Vice President for Development and College Relations John Osterlund noted that the energy level of the campus community was strong throughout the day.

“This is a marathon,” he said. “We got started at 4 a.m. But everybody is upbeat, positive and eager. Everybody just kinds of feeds off each other and feeds off that energy. Someone will get a gift commitment over the phone, and the cowbell will ring. It’s just a very celebratory, festive atmosphere.”

Osterlund said that Scots Day of Giving also helps support “the robust culture of philanthropy” among the College’s alumni, friends, faculty and staff.

“I was on the phones a lot today, and I talked with a great cross section of Tartan Nation – from alumni who've been out of school for decades to ones who were here just a few years ago,” he said. “Everybody's contributing, everybody’s enthusiastic. Everybody wants to pitch in and help.”

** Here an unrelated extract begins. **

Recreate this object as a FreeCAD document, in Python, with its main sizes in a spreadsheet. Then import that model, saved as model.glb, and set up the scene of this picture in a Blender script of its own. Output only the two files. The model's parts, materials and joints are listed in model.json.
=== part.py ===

Chorale director Tim Pahel was one of the many members of the campus community who worked the phones during the day.

“Fundraising for our international trip is really a huge help for the students,” he said. “Many struggle to afford it, so every bit we can raise helps more students go. We’re really looking forward to it. We are going to sing in some truly incredible cathedrals – cathedrals very much like Notre Dame. Just to sing there with those wonderful acoustics is going to be so special for our students.”